Le dessinateur des différentes scènes qui constituent la grande illustration de l’article n’est pas un inconnu. De son nom complet Henry DUFF LINTON, il était né à Londres en 1815. Il s’installa en France en 1857 et réalisa de nombreuses gravures pour Le Monde illustré et le Journal illustré. Il est aussi connu comme illustrateur de romans (dont Les Compagnons de Jéhu, d’Alexandre Dumas, édition de 1889) et d’autres ouvrages, tel Les grandes usines de France (1860-1895). Il décéda en 1899 à Nobiton, près de Londres.
Pierre DUPONT, cité au début de l’article, était un chansonnier qui connut un grand succès à partir des années 1840. Né en 1821 et mort en 1870, à Lyon, il était républicain et fut inquiété pour ses opinions sous le Second Empire. Il est l’auteur, entre autres, du Chant des ouvriers et des Deux compagnons du Devoir. L’une de ses chansons les plus connues est celle des Bœufs, dont le couplet quelque peu choquant est :
« S’il me fallait les vendre,
J’aimerais mieux me pendre ;
J’aime Jeanne, ma femme, eh bien ! j’aimerais mieux
La voir mourir, que voir mourir mes bœufs. »

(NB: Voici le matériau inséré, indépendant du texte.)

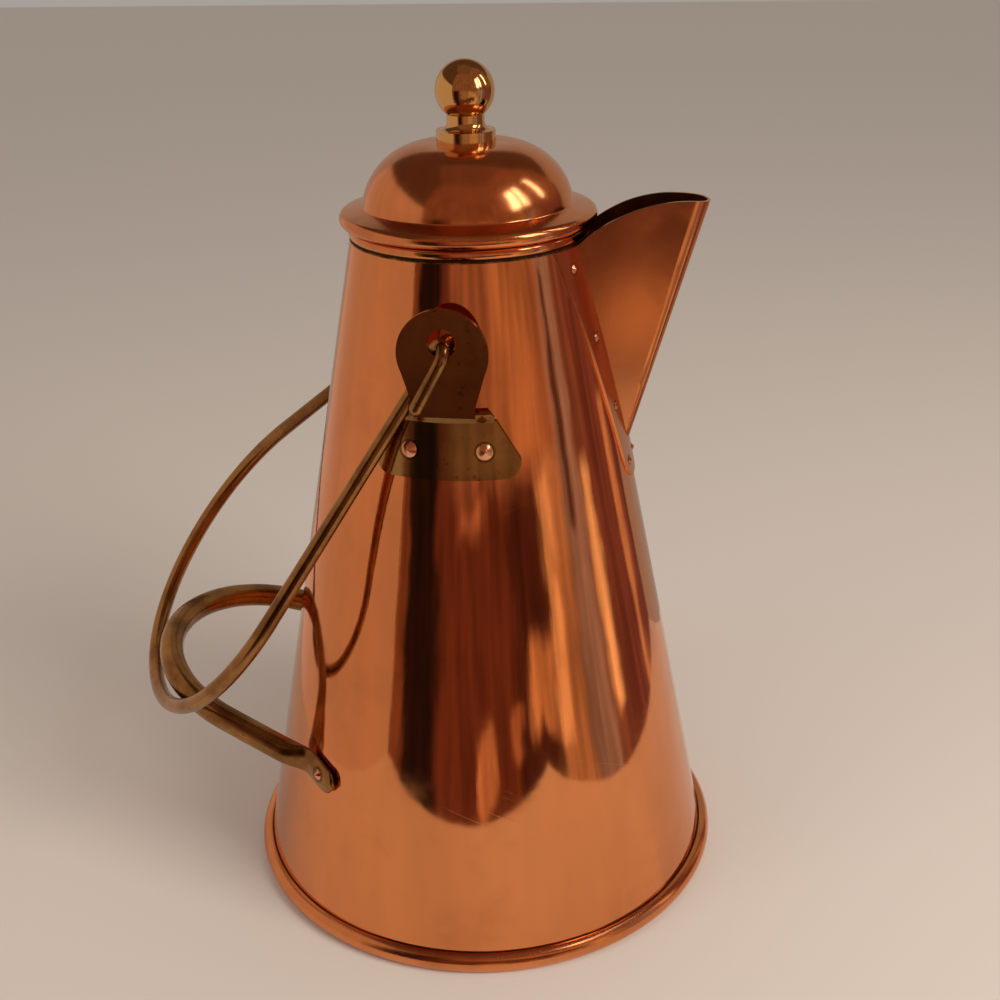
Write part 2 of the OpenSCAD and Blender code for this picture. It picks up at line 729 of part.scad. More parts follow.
// Room for the bail's arm, which lies beside the ear's step when it is down
module arm_way(neck_end, arm_end) {
    rod(neck_end, arm_end, bail_arm_rod_r + bail_ear_gap, bail_grip_rod_r + bail_ear_gap);
}

module ear_right() {
    color(OLD_BRASS)
        difference() {
            ear();
            arm_way(neck_end_right, arm_end_right);
        }
}

module ear_left() {
    color(OLD_BRASS)
        difference() {
            mirror([0, 1, 0])
                ear();
            arm_way(neck_end_left, arm_end_left);
        }
}

module ear_rivets(side) {
    color(COPPER)
        at_ear_rivets(side)
            rivet(ear_rivet_head_r, ear_rivet_r, ear_plate, cone_r(ear_rivet_z));
}

module ear_rivets_right() {
    ear_rivets(-1);
}

module ear_rivets_left() {
    ear_rivets(1);
}

// One end of the bail: its hook, neck and straight arm
module bail_end(side, dip, to) {
    across = hook_across(side, dip);
    bend = hook_at(side, dip);
    tail = bend + bail_hook_bend_r * across;
    tail_end = tail + bail_tail * down(dip);
    neck_end = neck_at(side, dip, bail_neck);
    r = bail_hook_rod_r;
    frame_at(bend, -across, cross(-across, -down(dip)))
        rotate_extrude(angle = 180)
            translate([bail_hook_bend_r, 0])
                circle(r);
    rod(tail - 0.1 * down(dip), tail_end, r - ROD_STEP, r - ROD_STEP);
    translate(tail_end)
        sphere(r);
    rod(neck_at(side, dip, -0.1), neck_end, r - ROD_STEP, bail_arm_rod_r - ROD_STEP);
    translate(neck_end)
        sphere(bail_arm_rod_r);
    rod(neck_end, to + 0.1 * unit(to - neck_end),
        bail_arm_rod_r - ROD_STEP, bail_grip_rod_r - 2 * ROD_STEP);
}

module bail() {
    color(BRASS)
        union() {
            bail_end(-1, hook_dip_right, arm_end_right);
            bail_end(1, hook_dip_left, arm_end_left);
            bent_rod(arm_end_right, arm_dir_right, grip_mid, bail_grip_rod_r, 0);
            bent_rod(arm_end_left, arm_dir_left, grip_mid, bail_grip_rod_r - ROD_STEP, 0.1);
        }
}

// The handle's own frame: +X runs outwards and up, +Y to the pot's -Y side
module handle_frame() {
    frame_at([-handle_back, 0, handle_z], [-cos(handle_rise), 0, sin(handle_rise)],
        [sin(handle_rise), 0, cos(handle_rise)])
        children();
}

// The +Y end of the handle: a paddle curved to the body, and the rod's
// flattening that leads into it
module handle_end() {
    run = norm(paddle_neck - leg_foot);
    way = (paddle_neck - leg_foot) / run;
    up = unit(paddle_normal - (paddle_normal * way) * way);
    intersection() {
        cone_sheet(paddle_t, handle_z - 20, handle_z + 20, 90, 90);
        on_cone(handle_rivet_z, 180 - handle_turn)
            rotate([0, 0, paddle_slope])
                linear_extrude(12, center = true)
                    union() {
                        translate([-paddle_end + paddle_half, 0])
                            circle(paddle_half);
                        translate([-paddle_end + paddle_half, -paddle_half])
                            square([paddle_end - paddle_half + paddle_back, 2 * paddle_half]);
                    }
    }
    intersection() {
        rod(leg_foot, leg_foot + (run + 1) * way, handle_rod_r, paddle_half);
        frame_at(leg_foot, way, cross(way, up))
            linear_extrude(4 * paddle_half, center = true)
                polygon([[-1, -handle_rod_r - 0.5], [run + 2, -paddle_t / 2 + 0.1],
                    [run + 2, paddle_t / 2 - 0.1], [-1, handle_rod_r + 0.5]]);
    }
    translate(leg_foot)
        sphere(handle_rod_r + ROD_STEP);
}

module tipping_handle() {
    start = [0, handle_leg_half] + handle_leg_start * leg_dir;
    end = leg_end + 0.1 * leg_dir;
    color(BRASS)
        difference() {
            union() {
                handle_frame() {
                    translate([handle_loop_u, 0, 0])
                        rotate([0, 0, -loop_half_turn])
                            rotate_extrude(angle = 2 * loop_half_turn)
                                translate([handle_loop_r, 0])
                                    circle(handle_rod_r + ROD_STEP);
                    for (side = [-1, 1])
                        rod([start.x, side * start.y, 0], [end.x, side * end.y, 0],
                            handle_rod_r, handle_rod_r);
                }
                handle_end();
                mirror([0, 1, 0])
                    handle_end();
            }
            cone_solid(0, handle_z - 30, handle_z + 30);
            at_handle_rivets() rivet_hole(handle_rivet_r);
        }
}

module tipping_handle_rivets() {
    color(COPPER)
        at_handle_rivets()
            rivet(handle_rivet_head_r, handle_rivet_r, paddle_t, cone_r(handle_rivet_z));
}

// Half section of everything under the dome's surface, moved in by inset
module dome_section(inset) {
    intersection() {
        union() {
            translate([shoulder_c_r, shoulder_c_z])
                circle(dome_shoulder_r - inset);
            square([shoulder_c_r, lid_top_z - inset]);
        }
        translate([0, seat_z - inset])
            square([dome_r + 5, 60]);
    }
}

// Half section of the brim's slope, with its soft corner against the dome
module brim_slope() {
    start = atan2(corner_dome.y, corner_dome.x);
    end = atan2(-slope_normal.y, -slope_normal.x);
    turn = ((end - start) % 360 + 360) % 360;
    steps = 8;
    polygon([
        [dome_r - 2, seat_z], [roll_c_r, seat_z], [roll_c_r, roll_c_z], slope_out,
        for (i = [steps:-1:0])
            corner_c + brim_corner_r * [cos(start + turn * i / steps), sin(start + turn * i / steps)],
        [dome_r - 2, corner_c.y]
    ]);
}

module lid_shell() {
    color(COPPER)
        difference() {
            rotate_extrude()
                difference() {
                    union() {
                        dome_section(0);
                        brim_slope();
                        translate([roll_c_r, roll_c_z])
                            circle(brim_roll_r);
                    }
                    dome_section(lid_wall);
                    translate([roll_c_r, roll_c_z])
                        circle(brim_wire_r);
                }
            cylinder(h = 2 * lid_top_z, r = screw_hole_r);
        }
}

module lid_wire() {
    color(IRON)
        rotate_extrude()
            translate([roll_c_r, roll_c_z])
                circle(brim_wire_r);
}

module lid_skirt() {
    color(OLD_COPPER)
        rotate_extrude()
            translate([skirt_out_r - skirt_wall, seat_z - skirt_drop])
                square([skirt_wall, skirt_drop]);
}

module knob() {
    cove_c_z = lid_top_z + knob_foot_h + knob_cove_r;
    color(BRASS)
        difference() {
            union() {
                translate([0, 0, ball_c_z])
                    sphere(knob_ball_r);
                rotate_extrude()
                    difference() {
                        translate([0, lid_top_z])
                            square([knob_neck_r + knob_cove_r, ball_c_z - lid_top_z]);
                        translate([knob_neck_r + knob_cove_r, cove_c_z])
                            circle(knob_cove_r);
                        translate([knob_neck_r, cove_c_z])
                            square([knob_cove_r + 1, ball_c_z]);
                    }
                translate([0, 0, lid_top_z])
                    cylinder(h = knob_foot_h, r = knob_foot_r);
            }
            translate([0, 0, lid_top_z - 1])
                cylinder(h = knob_screw_in + 1.5, r = screw_hole_r);
        }
}

module knob_screw() {
    head_top_z = lid_top_z - lid_wall - washer_t;
    color(IRON)
        union() {
            translate([0, 0, head_top_z])
                cylinder(h = lid_wall + washer_t + knob_screw_in, r = knob_screw_r);
            translate([0, 0, head_top_z - knob_screw_head_h])
                cylinder(h = knob_screw_head_h, r = knob_screw_head_r);
        }
}

module knob_washer() {
    color(OLD_COPPER)
        translate([0, 0, lid_top_z - lid_wall - washer_t])
            difference() {
                cylinder(h = washer_t, r = washer_r);
                translate([0, 0, -1])
                    cylinder(h = washer_t + 2, r = screw_hole_r);
            }
}

body_shell();
base_plate();
base_rim();
base_wire();
mouth_ring();
spout();
spout_rivets();
ear_right();
ear_left();
ear_rivets_right();
ear_rivets_left();
tipping_handle();
tipping_handle_rivets();
bail();
lid_shell();
lid_wire();
lid_skirt();
knob();
knob_screw();
knob_washer();
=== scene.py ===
"""Dresses the solids of a copper coffee pot: sheet copper, brass rods, rivets and a studio."""

import math

import bmesh
import bpy
from bpy.props import FloatProperty, FloatVectorProperty, PointerProperty
from mathutils import Matrix, Vector, noise


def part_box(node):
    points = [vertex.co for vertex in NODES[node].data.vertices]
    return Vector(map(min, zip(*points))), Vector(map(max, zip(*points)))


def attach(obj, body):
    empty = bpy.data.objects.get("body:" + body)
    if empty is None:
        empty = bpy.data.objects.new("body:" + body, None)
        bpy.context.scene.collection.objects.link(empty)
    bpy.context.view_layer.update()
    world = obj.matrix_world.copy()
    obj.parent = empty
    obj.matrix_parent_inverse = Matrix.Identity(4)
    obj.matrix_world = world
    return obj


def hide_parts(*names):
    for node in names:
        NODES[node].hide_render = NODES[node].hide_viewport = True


bl_info = {
    "name": "Copper Coffee Pot",
    "version": (1, 0, 0),
    "blender": (4, 5, 0),
    "location": "View3D > Sidebar > Coffee Pot",
    "description": "Dresses a copper coffee pot and sets it in a plain studio",
    "category": "Object",
}

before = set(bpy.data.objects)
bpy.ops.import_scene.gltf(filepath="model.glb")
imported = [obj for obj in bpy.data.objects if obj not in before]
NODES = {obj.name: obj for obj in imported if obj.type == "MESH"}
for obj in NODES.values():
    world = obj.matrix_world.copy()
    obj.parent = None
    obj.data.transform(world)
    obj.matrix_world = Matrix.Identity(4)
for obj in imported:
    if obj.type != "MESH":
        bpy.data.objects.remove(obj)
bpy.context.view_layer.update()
MM = 0.001
SPOUT_HOLLOW = 0.045  # an upright line at this X runs up inside the spout

# ---- settings ----------------------------------------------------------


def colour(name, description, default):
    """A colour setting for a metal."""
    return FloatVectorProperty(
        name=name, description=description, subtype="COLOR", size=3, min=0, max=1, default=default
    )


def length(name, description, default):
    """A length setting in metres."""
    return FloatProperty(name=name, description=description, unit="LENGTH", default=default)


def angle(name, description, default):
    """An angle setting, given in degrees."""
    return FloatProperty(name=name, description=description, subtype="ANGLE", default=math.radians(default))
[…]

Portrait de Pierre DUPONT illustrant l’une de ses chansons ; à l’arrière-plan, les fameux bœufs…
Alfred STEVENS, né à Bruxelles en 1823 et mort à Paris en 1906, s’installa en France en 1844. Ce peintre connut rapidement le succès et fut maintes fois récompensé. Il réalisa de nombreux portraits de femme. On le considère comme un précurseur des impressionnistes.

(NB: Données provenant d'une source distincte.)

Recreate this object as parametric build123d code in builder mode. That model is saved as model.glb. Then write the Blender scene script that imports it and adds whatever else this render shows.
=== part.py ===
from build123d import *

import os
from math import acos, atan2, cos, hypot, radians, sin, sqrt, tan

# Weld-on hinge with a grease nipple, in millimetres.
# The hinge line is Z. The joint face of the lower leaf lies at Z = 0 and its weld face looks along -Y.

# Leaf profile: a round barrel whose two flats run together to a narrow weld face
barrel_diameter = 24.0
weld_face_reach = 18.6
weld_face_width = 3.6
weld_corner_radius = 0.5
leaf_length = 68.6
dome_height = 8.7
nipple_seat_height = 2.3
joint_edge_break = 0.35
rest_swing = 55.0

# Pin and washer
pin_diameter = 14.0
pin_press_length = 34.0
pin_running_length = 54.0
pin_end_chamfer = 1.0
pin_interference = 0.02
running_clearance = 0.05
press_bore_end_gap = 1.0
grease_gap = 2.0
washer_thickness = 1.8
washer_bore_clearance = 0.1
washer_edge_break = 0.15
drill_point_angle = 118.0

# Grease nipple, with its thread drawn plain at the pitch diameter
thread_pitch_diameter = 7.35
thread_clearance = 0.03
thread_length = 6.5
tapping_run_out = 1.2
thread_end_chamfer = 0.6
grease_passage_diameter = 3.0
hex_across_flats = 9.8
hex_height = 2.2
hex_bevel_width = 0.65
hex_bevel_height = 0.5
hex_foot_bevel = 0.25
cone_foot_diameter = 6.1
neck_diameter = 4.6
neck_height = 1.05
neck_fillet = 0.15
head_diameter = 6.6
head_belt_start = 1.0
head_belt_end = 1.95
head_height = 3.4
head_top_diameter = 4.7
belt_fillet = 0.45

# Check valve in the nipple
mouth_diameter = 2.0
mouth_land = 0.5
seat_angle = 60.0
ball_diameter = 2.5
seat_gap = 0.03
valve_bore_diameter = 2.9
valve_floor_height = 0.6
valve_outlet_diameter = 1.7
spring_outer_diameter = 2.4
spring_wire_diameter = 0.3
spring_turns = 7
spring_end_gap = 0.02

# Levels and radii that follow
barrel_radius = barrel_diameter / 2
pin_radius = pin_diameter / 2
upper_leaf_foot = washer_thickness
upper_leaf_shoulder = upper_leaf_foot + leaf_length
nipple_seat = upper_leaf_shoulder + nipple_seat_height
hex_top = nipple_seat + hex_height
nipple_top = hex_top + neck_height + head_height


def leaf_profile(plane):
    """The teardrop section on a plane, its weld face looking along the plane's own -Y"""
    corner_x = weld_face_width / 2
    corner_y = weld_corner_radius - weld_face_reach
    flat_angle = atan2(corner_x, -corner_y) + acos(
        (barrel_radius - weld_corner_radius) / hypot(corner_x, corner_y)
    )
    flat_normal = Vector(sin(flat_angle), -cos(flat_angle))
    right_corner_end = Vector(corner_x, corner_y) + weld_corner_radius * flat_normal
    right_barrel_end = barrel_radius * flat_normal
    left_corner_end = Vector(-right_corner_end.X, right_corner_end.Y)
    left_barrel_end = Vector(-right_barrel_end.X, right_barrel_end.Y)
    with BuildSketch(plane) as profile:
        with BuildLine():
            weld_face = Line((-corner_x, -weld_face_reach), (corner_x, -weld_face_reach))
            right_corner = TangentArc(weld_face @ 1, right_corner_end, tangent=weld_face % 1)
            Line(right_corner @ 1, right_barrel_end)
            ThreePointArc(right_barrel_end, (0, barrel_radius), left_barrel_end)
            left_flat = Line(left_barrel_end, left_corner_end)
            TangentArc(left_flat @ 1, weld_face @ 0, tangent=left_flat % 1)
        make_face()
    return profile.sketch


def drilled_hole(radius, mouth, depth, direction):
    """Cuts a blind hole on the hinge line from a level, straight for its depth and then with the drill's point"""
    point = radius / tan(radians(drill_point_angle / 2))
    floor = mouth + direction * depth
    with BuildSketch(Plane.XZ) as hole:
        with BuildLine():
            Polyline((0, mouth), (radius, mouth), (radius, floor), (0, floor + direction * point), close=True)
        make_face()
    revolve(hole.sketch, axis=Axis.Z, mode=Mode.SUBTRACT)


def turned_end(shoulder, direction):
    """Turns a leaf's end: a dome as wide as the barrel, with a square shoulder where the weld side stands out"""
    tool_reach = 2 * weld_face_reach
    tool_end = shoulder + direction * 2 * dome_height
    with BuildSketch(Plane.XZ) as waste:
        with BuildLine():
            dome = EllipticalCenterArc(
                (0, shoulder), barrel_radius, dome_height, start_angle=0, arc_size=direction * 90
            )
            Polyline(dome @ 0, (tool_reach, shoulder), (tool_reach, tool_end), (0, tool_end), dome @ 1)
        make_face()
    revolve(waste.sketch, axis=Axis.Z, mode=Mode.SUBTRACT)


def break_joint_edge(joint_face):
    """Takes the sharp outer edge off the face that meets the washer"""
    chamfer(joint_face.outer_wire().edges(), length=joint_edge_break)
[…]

Quant au rédacteur de l’article, Charles YRIARTE, né et mort à Paris (1832-1898), il s’agissait d’un écrivain, journaliste et dessinateur. Il collabora à ses débuts au Monde illustré et en devint le rédacteur en chef. Il effectua des reportages à l’étranger (au Maroc, en guerre contre l’Espagne, en 1859, en Italie, durant la guerre d’indépendance de 1860). Il a aussi écrit de nombreux livres sur les sujets divers (des portraits de célébrités, des scènes et personnages de la vie parisienne, des biographies d’artistes, etc.)